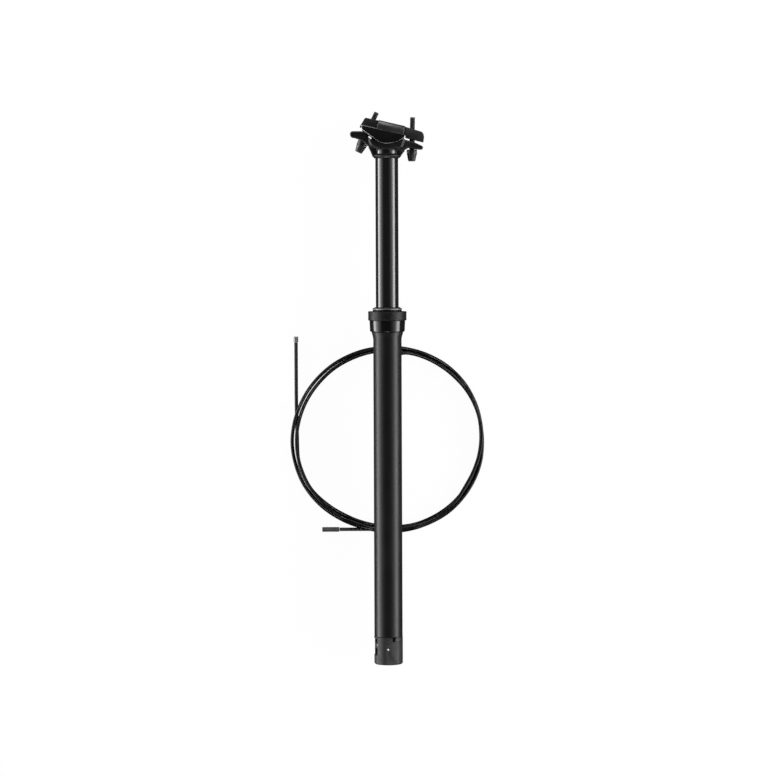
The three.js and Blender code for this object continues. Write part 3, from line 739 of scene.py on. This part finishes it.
# stanchion
def makeStanchion():
    size = {"radius": 12.7, "bore": 11.1, "keyLow": 16, "keyLength": 14, "keyWidth": 2.9, "keyBase": 11.5}
    low, high = ends("stanchion")
    tube = asObject(spun([
        [size["bore"], low, 0.3], [size["radius"], low, 0.4], [size["radius"], low + 1.3],
        [size["radius"] - 0.6, low + 1.5],
        [size["radius"] - 0.6, low + 14.5], [size["radius"], low + 14.7], [size["radius"], high, 0.3],
        [size["bore"], high, 0.2],
    ], 160))
    half = size["keyWidth"] / 2
    keyLow = low + size["keyLow"] - 0.3
    pocket = [size["keyBase"], size["radius"] + 1, keyLow, keyLow + size["keyLength"] + 0.6, -half, half]
    combine(tube, [turned(block(*pocket), 120 * i, "Y") for i in range(3)])
    return finished(tube, "stanchion_tube", "anodised_gloss", "inner_post", ["stanchion"])


makeStanchion()
print("stanchion made")


# foot and release lever
foot = {
    "radius": 16, "length": 31, "floor": 3, "cavity": 11.8, "roof": 4, "spigot": 10, "spigotRadius": 13.2,
    "bore": 9.9, "windowUnder": 4.6, "windowOver": 10.2, "windowLow": 10.3, "windowHigh": 29.4,
    "windowDepth": 8,
    "facetAngle": 15.7, "facetDistance": 14.1, "facetTop": 27.5, "notchX": 6.4, "notchWidth": 2.2,
    "notchDepth": 6,
    "portX": -8.2, "portRadius": 3.1, "pivotX": -0.6, "pivotHeight": 17.5, "pin": 1.15,
    "anchorX": -10.8, "anchorHeight": 21.2,
}


def makeFoot():
    y = footLow
    body = asObject(spun([
        [0, y], [foot["radius"], y, 1.9], [foot["radius"], y + foot["length"], 0.3],
        [foot["spigotRadius"], y + foot["length"], 0.1],
        [foot["spigotRadius"], y + foot["length"] + foot["spigot"], 0.5],
        [foot["bore"], y + foot["length"] + foot["spigot"], 0.2],
        [foot["bore"], y + foot["length"] - foot["roof"], 0.2],
        [foot["cavity"], y + foot["length"] - foot["roof"], 0.5], [foot["cavity"], y + foot["floor"], 0.8],
        [0, y + foot["floor"]],
    ], 128))
    window = bevelled(block(-20, -foot["windowDepth"], y + foot["windowLow"], y + foot["windowHigh"],
                            -foot["windowUnder"], foot["windowOver"]), 1)
    facet = block(-25, 25, y - 4, y + foot["facetTop"], foot["facetDistance"], 30)
    bevelled(facet, 2.4, 6, 30, -1, lambda e: all(v.co.y > y + 20 and v.co.z < 20 for v in e.verts))
    turned(facet, foot["facetAngle"], "Y")
    notchLeft, notchRight = foot["notchX"] - foot["notchWidth"] / 2, foot["notchX"] + foot["notchWidth"] / 2
    notchLow, notchTop = y + foot["length"] - foot["notchDepth"], y + foot["length"] + 1
    notch = slab([[notchLeft - 0.3, notchLow + 1, 0.6], [notchRight - 0.4, notchLow + 1, 0.6],
                  [notchRight + 1.2, notchTop], [notchLeft - 1.5, notchTop]], 10.8, 30)
    port = moved(spun([[0, y - 2], [foot["portRadius"] + 0.6, y - 2], [foot["portRadius"] + 0.6, y + 0.1],
                       [foot["portRadius"], y + 0.7], [foot["portRadius"], y + foot["floor"] + 1],
                       [0, y + foot["floor"] + 1]], 40), foot["portX"], 0, 0)
    pinHole = crossBar(foot["pin"] + 0.25, foot["pivotX"], y + foot["pivotHeight"], -20, 20, 32)
    combine(body, [facet])
    combine(body, [window, notch, port, pinHole])
    edges = body.modifiers.new("edges", "BEVEL")
    edges.width = 0.28
    edges.segments = 2
    edges.limit_method = "ANGLE"
    edges.angle_limit = math.radians(38)
    settle(body)
    return finished(body, "foot_casting", "cast_black", "post_body", ["foot_housing"],
                    materials=[footCasting])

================

* _REQUIRED WORK_: Give the complete listing a second time, exactly as it reads.

* _ANSWER FOR THE TASK_:
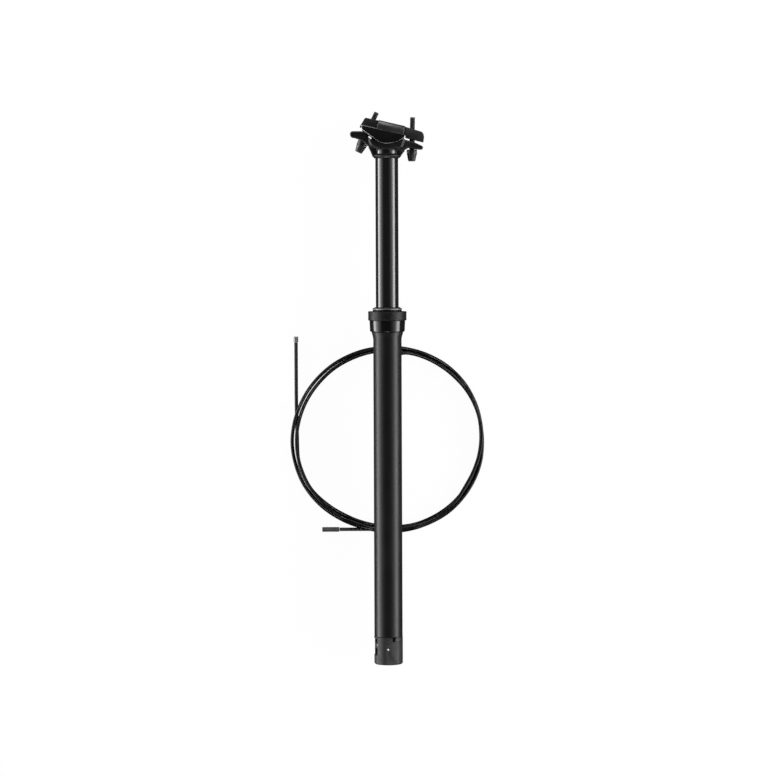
The three.js and Blender code for this object continues. Write part 3, from line 739 of scene.py on. This part finishes it.
# stanchion
def makeStanchion():
    size = {"radius": 12.7, "bore": 11.1, "keyLow": 16, "keyLength": 14, "keyWidth": 2.9, "keyBase": 11.5}
    low, high = ends("stanchion")
    tube = asObject(spun([
        [size["bore"], low, 0.3], [size["radius"], low, 0.4], [size["radius"], low + 1.3],
        [size["radius"] - 0.6, low + 1.5],
        [size["radius"] - 0.6, low + 14.5], [size["radius"], low + 14.7], [size["radius"], high, 0.3],
        [size["bore"], high, 0.2],
    ], 160))
    half = size["keyWidth"] / 2
    keyLow = low + size["keyLow"] - 0.3
    pocket = [size["keyBase"], size["radius"] + 1, keyLow, keyLow + size["keyLength"] + 0.6, -half, half]
    combine(tube, [turned(block(*pocket), 120 * i, "Y") for i in range(3)])
    return finished(tube, "stanchion_tube", "anodised_gloss", "inner_post", ["stanchion"])


makeStanchion()
print("stanchion made")


# foot and release lever
foot = {
    "radius": 16, "length": 31, "floor": 3, "cavity": 11.8, "roof": 4, "spigot": 10, "spigotRadius": 13.2,
    "bore": 9.9, "windowUnder": 4.6, "windowOver": 10.2, "windowLow": 10.3, "windowHigh": 29.4,
    "windowDepth": 8,
    "facetAngle": 15.7, "facetDistance": 14.1, "facetTop": 27.5, "notchX": 6.4, "notchWidth": 2.2,
    "notchDepth": 6,
    "portX": -8.2, "portRadius": 3.1, "pivotX": -0.6, "pivotHeight": 17.5, "pin": 1.15,
    "anchorX": -10.8, "anchorHeight": 21.2,
}


def makeFoot():
    y = footLow
    body = asObject(spun([
        [0, y], [foot["radius"], y, 1.9], [foot["radius"], y + foot["length"], 0.3],
        [foot["spigotRadius"], y + foot["length"], 0.1],
        [foot["spigotRadius"], y + foot["length"] + foot["spigot"], 0.5],
        [foot["bore"], y + foot["length"] + foot["spigot"], 0.2],
        [foot["bore"], y + foot["length"] - foot["roof"], 0.2],
        [foot["cavity"], y + foot["length"] - foot["roof"], 0.5], [foot["cavity"], y + foot["floor"], 0.8],
        [0, y + foot["floor"]],
    ], 128))
    window = bevelled(block(-20, -foot["windowDepth"], y + foot["windowLow"], y + foot["windowHigh"],
                            -foot["windowUnder"], foot["windowOver"]), 1)
    facet = block(-25, 25, y - 4, y + foot["facetTop"], foot["facetDistance"], 30)
    bevelled(facet, 2.4, 6, 30, -1, lambda e: all(v.co.y > y + 20 and v.co.z < 20 for v in e.verts))
    turned(facet, foot["facetAngle"], "Y")
    notchLeft, notchRight = foot["notchX"] - foot["notchWidth"] / 2, foot["notchX"] + foot["notchWidth"] / 2
    notchLow, notchTop = y + foot["length"] - foot["notchDepth"], y + foot["length"] + 1
    notch = slab([[notchLeft - 0.3, notchLow + 1, 0.6], [notchRight - 0.4, notchLow + 1, 0.6],
                  [notchRight + 1.2, notchTop], [notchLeft - 1.5, notchTop]], 10.8, 30)
    port = moved(spun([[0, y - 2], [foot["portRadius"] + 0.6, y - 2], [foot["portRadius"] + 0.6, y + 0.1],
                       [foot["portRadius"], y + 0.7], [foot["portRadius"], y + foot["floor"] + 1],
                       [0, y + foot["floor"] + 1]], 40), foot["portX"], 0, 0)
    pinHole = crossBar(foot["pin"] + 0.25, foot["pivotX"], y + foot["pivotHeight"], -20, 20, 32)
    combine(body, [facet])
    combine(body, [window, notch, port, pinHole])
    edges = body.modifiers.new("edges", "BEVEL")
    edges.width = 0.28
    edges.segments = 2
    edges.limit_method = "ANGLE"
    edges.angle_limit = math.radians(38)
    settle(body)
    return finished(body, "foot_casting", "cast_black", "post_body", ["foot_housing"],
                    materials=[footCasting])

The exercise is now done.